Data segment |
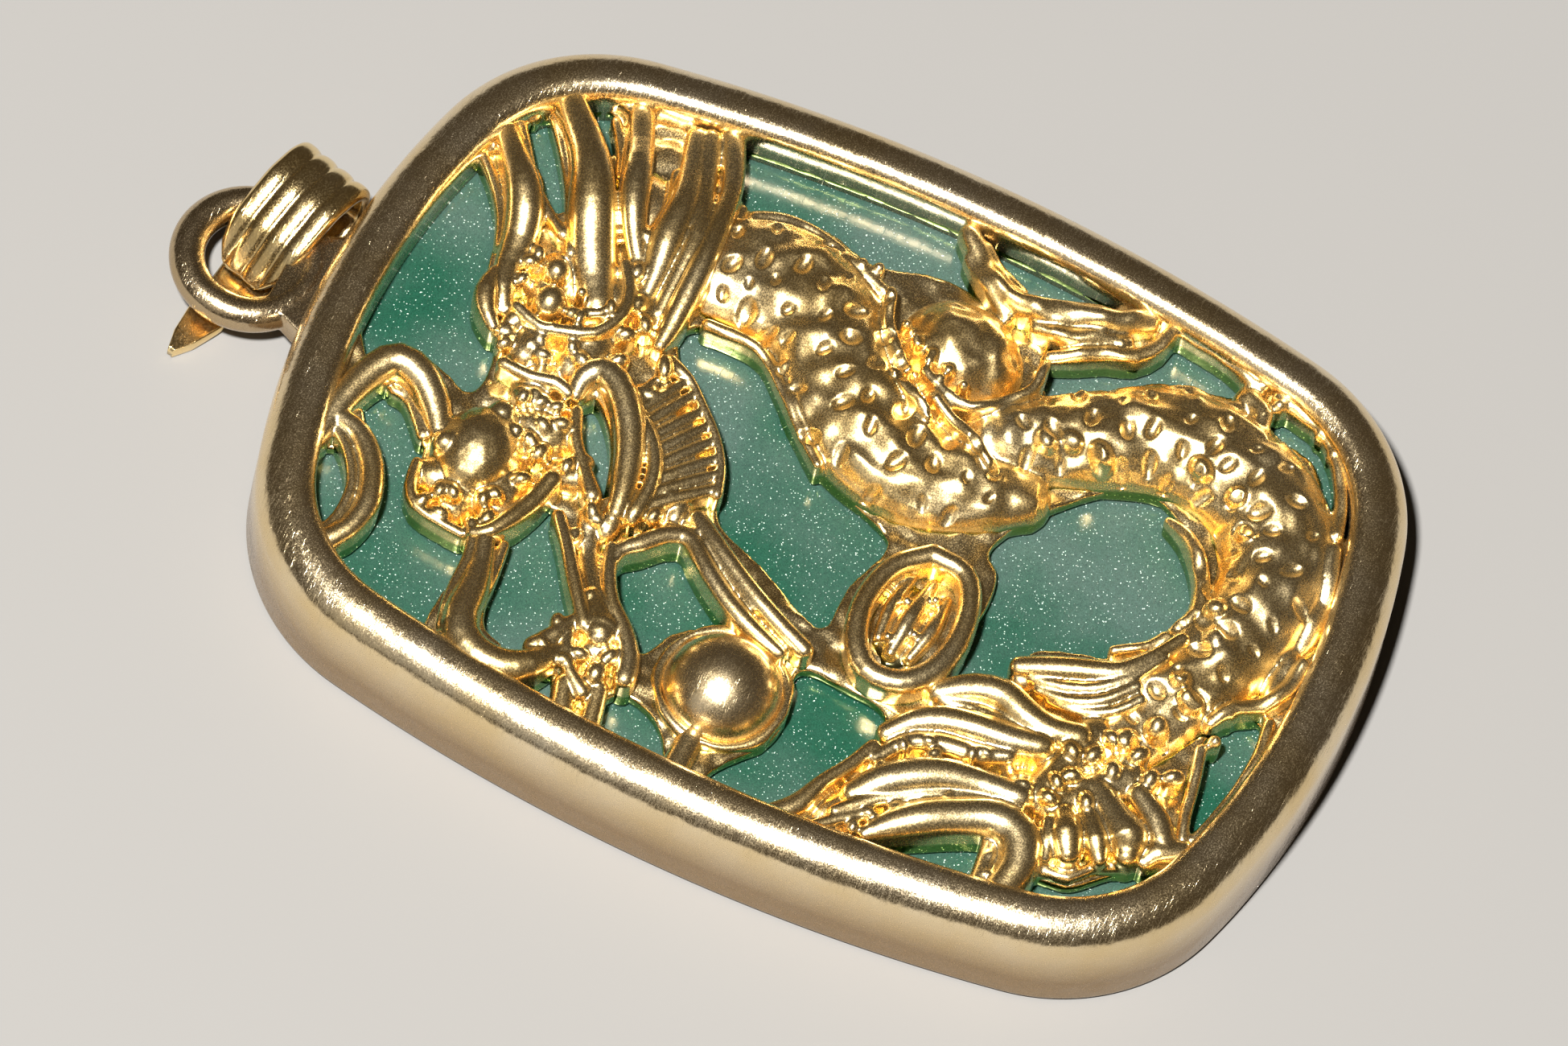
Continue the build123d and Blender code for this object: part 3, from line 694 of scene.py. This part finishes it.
bm = fused(figure(head_strands, head_lumps, head_beads), voxel=0.065, rounds=4)
finish_piece("head", lightened(bm, most=195000), cast_gold)

# The claws: the jaw's loop, the two bones of the arm, the paw and the forearm, in the same gold
# relief. They stand before the neck, with a fin of short rays spread from the jaw.
arm_strands = (
    ((-594, 576, 36, 60), (-669, 560, 41, 60), (-752, 551, 54, 70), (-843, 546, 62, 80),
     (-909, 525, 66, 85), (-948, 480, 66, 85), (-944, 422, 62, 80), (-902, 377, 54, 75),
     (-831, 346, 36, 55)),
    ((-602, 599, 22, 45), (-672, 588, 22, 45), (-759, 586, 24, 45), (-842, 579, 24, 45),
     (-897, 570, 22, 35)),
    ((-570, 539, 20, 25), (-675, 529, 20, 30), (-788, 522, 20, 30), (-859, 499, 20, 30),
     (-884, 455, 20, 30)),
    ((-980, 575, 42, 30), (-935, 560, 36, 40)),
    ((-425, 468, 26, 50), (-508, 424, 26, 60), (-596, 382, 28, 65), (-674, 342, 28, 65),
     (-715, 319, 36, 65)),
    ((-447, 343, 26, 50), (-538, 322, 26, 60), (-613, 291, 28, 62), (-677, 246, 36, 62),
     (-746, 210, 38, 62), (-814, 198, 41, 60)),
    ((-370, 416, 42, 35), (-468, 386, 42, 20), (-566, 347, 48, 35), (-652, 309, 60, 60),
     (-718, 283, 60, 70)),
    ((-840, 390, 36, 55), (-783, 362, 36, 60), (-723, 345, 28, 55)),
    ((-734, 344, 25, 50), (-814, 328, 25, 55), (-868, 301, 25, 50), (-902, 263, 36, 45)),
    ((-900, 300, 42, 40), (-1010, 275, 48, 30)), ((-870, 235, 36, 40), (-1010, 215, 42, 25)),
    ((-246, 219, 36, 55), (-304, 164, 36, 70), (-366, 98, 36, 75), (-416, 35, 36, 75), (-455, -25, 36, 70),
     (-490, -90, 36, 60)),
    ((-313, 259, 28, 50), (-322, 210, 36, 60), (-394, 153, 36, 70), (-460, 85, 36, 70), (-499, 24, 36, 65),
     (-530, -50, 25, 50)),
    ((-262, 226, 48, 35), (-330, 152, 54, 40), (-397, 72, 54, 40), (-448, 9, 48, 40)),
    ((-318, 183, 14, 60), (-377, 117, 15, 62), (-444, 37, 15, 62)),
    ((-516, 329, 25, 50), (-449, 328, 28, 55), (-399, 297, 36, 60), (-343, 263, 36, 60),
     (-310, 225, 36, 55)),
    ((-880, 30, 48, 20), (-1010, 30, 54, 20)), ((-500, 10, 36, 30), (-440, -30, 36, 40)),
    ((-43, 554, 36, 60), (6, 554, 44, 75), (44, 532, 50, 90), (29, 492, 52, 98), (-33, 449, 52, 98),
     (-122, 411, 52, 90), (-219, 387, 48, 80), (-292, 375, 40, 70), (-337, 371, 36, 60)),
    ((-57, 547, 18, 30), (-4, 517, 18, 30), (-57, 470, 20, 30), (-145, 430, 20, 30), (-245, 406, 20, 30)),
    ((40, 445, 24, 60), (-16, 427, 25, 62), (-78, 382, 27, 70), (-152, 348, 27, 72), (-238, 333, 28, 70),
     (-315, 337, 36, 65)),
    ((165, 416, 36, 70), (154, 369, 20, 50), (86, 315, 18, 50), (15, 265, 18, 50), (-65, 228, 18, 50),
     (-149, 210, 22, 50)),
)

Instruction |
Copy out every line of the data above, exactly as given.

Solved problem |
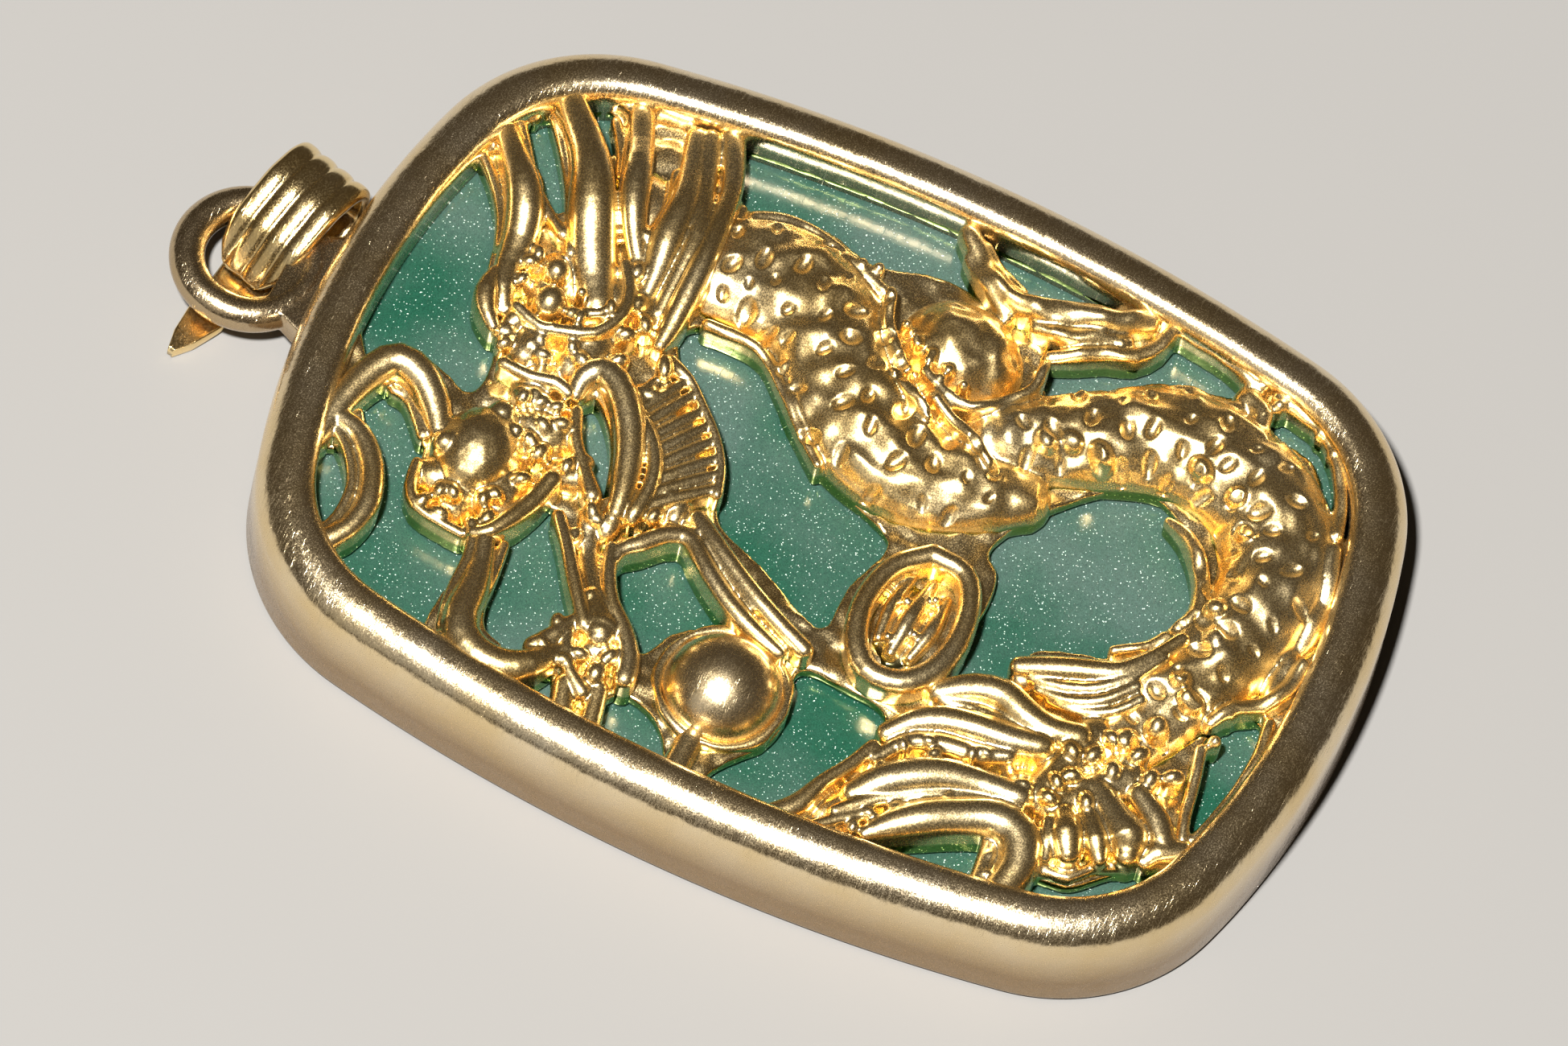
Continue the build123d and Blender code for this object: part 3, from line 694 of scene.py. This part finishes it.
bm = fused(figure(head_strands, head_lumps, head_beads), voxel=0.065, rounds=4)
finish_piece("head", lightened(bm, most=195000), cast_gold)

# The claws: the jaw's loop, the two bones of the arm, the paw and the forearm, in the same gold
# relief. They stand before the neck, with a fin of short rays spread from the jaw.
arm_strands = (
    ((-594, 576, 36, 60), (-669, 560, 41, 60), (-752, 551, 54, 70), (-843, 546, 62, 80),
     (-909, 525, 66, 85), (-948, 480, 66, 85), (-944, 422, 62, 80), (-902, 377, 54, 75),
     (-831, 346, 36, 55)),
    ((-602, 599, 22, 45), (-672, 588, 22, 45), (-759, 586, 24, 45), (-842, 579, 24, 45),
     (-897, 570, 22, 35)),
    ((-570, 539, 20, 25), (-675, 529, 20, 30), (-788, 522, 20, 30), (-859, 499, 20, 30),
     (-884, 455, 20, 30)),
    ((-980, 575, 42, 30), (-935, 560, 36, 40)),
    ((-425, 468, 26, 50), (-508, 424, 26, 60), (-596, 382, 28, 65), (-674, 342, 28, 65),
     (-715, 319, 36, 65)),
    ((-447, 343, 26, 50), (-538, 322, 26, 60), (-613, 291, 28, 62), (-677, 246, 36, 62),
     (-746, 210, 38, 62), (-814, 198, 41, 60)),
    ((-370, 416, 42, 35), (-468, 386, 42, 20), (-566, 347, 48, 35), (-652, 309, 60, 60),
     (-718, 283, 60, 70)),
    ((-840, 390, 36, 55), (-783, 362, 36, 60), (-723, 345, 28, 55)),
    ((-734, 344, 25, 50), (-814, 328, 25, 55), (-868, 301, 25, 50), (-902, 263, 36, 45)),
    ((-900, 300, 42, 40), (-1010, 275, 48, 30)), ((-870, 235, 36, 40), (-1010, 215, 42, 25)),
    ((-246, 219, 36, 55), (-304, 164, 36, 70), (-366, 98, 36, 75), (-416, 35, 36, 75), (-455, -25, 36, 70),
     (-490, -90, 36, 60)),
    ((-313, 259, 28, 50), (-322, 210, 36, 60), (-394, 153, 36, 70), (-460, 85, 36, 70), (-499, 24, 36, 65),
     (-530, -50, 25, 50)),
    ((-262, 226, 48, 35), (-330, 152, 54, 40), (-397, 72, 54, 40), (-448, 9, 48, 40)),
    ((-318, 183, 14, 60), (-377, 117, 15, 62), (-444, 37, 15, 62)),
    ((-516, 329, 25, 50), (-449, 328, 28, 55), (-399, 297, 36, 60), (-343, 263, 36, 60),
     (-310, 225, 36, 55)),
    ((-880, 30, 48, 20), (-1010, 30, 54, 20)), ((-500, 10, 36, 30), (-440, -30, 36, 40)),
    ((-43, 554, 36, 60), (6, 554, 44, 75), (44, 532, 50, 90), (29, 492, 52, 98), (-33, 449, 52, 98),
     (-122, 411, 52, 90), (-219, 387, 48, 80), (-292, 375, 40, 70), (-337, 371, 36, 60)),
    ((-57, 547, 18, 30), (-4, 517, 18, 30), (-57, 470, 20, 30), (-145, 430, 20, 30), (-245, 406, 20, 30)),
    ((40, 445, 24, 60), (-16, 427, 25, 62), (-78, 382, 27, 70), (-152, 348, 27, 72), (-238, 333, 28, 70),
     (-315, 337, 36, 65)),
    ((165, 416, 36, 70), (154, 369, 20, 50), (86, 315, 18, 50), (15, 265, 18, 50), (-65, 228, 18, 50),
     (-149, 210, 22, 50)),
)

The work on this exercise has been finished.